If they match refs/pull/*/merge for PR events and the default branch for pull_request_target, yes. Otherwise, expect surprises.

Where this fits in your broader CI/CD strategy

Zooming out, these changes nudge you toward a clearer separation of concerns: untrusted contributor code runs with read‑only tokens and no secrets; privileged operations happen after policy checks, on trusted refs, with just‑in‑time credentials. It’s a healthier model than trying to make one do‑everything workflow safe.

If you want a deeper dive into rollout sequencing and week‑by‑week task lists, we laid out pragmatic timelines in our recent posts what to fix this week and the companion ship the fixes now. If you still have legacy macOS runners in play, grab our macOS 13 deprecation guide. And if you’d rather have a partner audit/patch your org’s CI, our services page outlines how we engage fast.

Isometric illustration of OIDC-secured deployment flow

What to do next (today and tomorrow)

Today is Friday, November 14, 2025. You’ve got three business weeks before December 8.

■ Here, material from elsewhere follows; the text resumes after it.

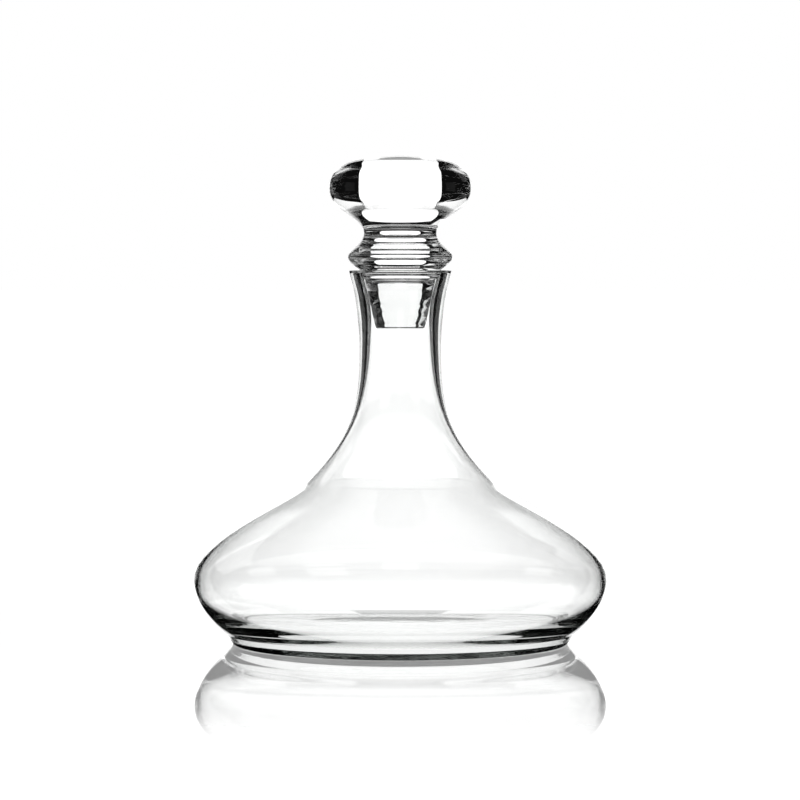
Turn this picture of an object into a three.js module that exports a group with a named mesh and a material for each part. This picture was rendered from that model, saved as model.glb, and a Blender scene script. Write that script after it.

  • Today: Replace low‑risk pull_request_target uses, patch environment filters, and merge. Run a forked PR test.
  • Early next week: Normalize refs, scope permissions, and flip any macOS 13 labels. Trial M2 runners where builds are slow.
  • Before Thanksgiving: Move privileged PR steps to workflow_run or workflow_dispatch. Add OIDC policies that include check_run_id and default‑branch conditions.
  • Week of Dec 1: Enable organization‑wide defaults for read‑only tokens and review remaining exceptions.

Make these changes once, and you won’t scramble every time a PR lands. Your checks will be faster, safer, and easier to reason about—and that’s the kind of reliability your team and customers can feel.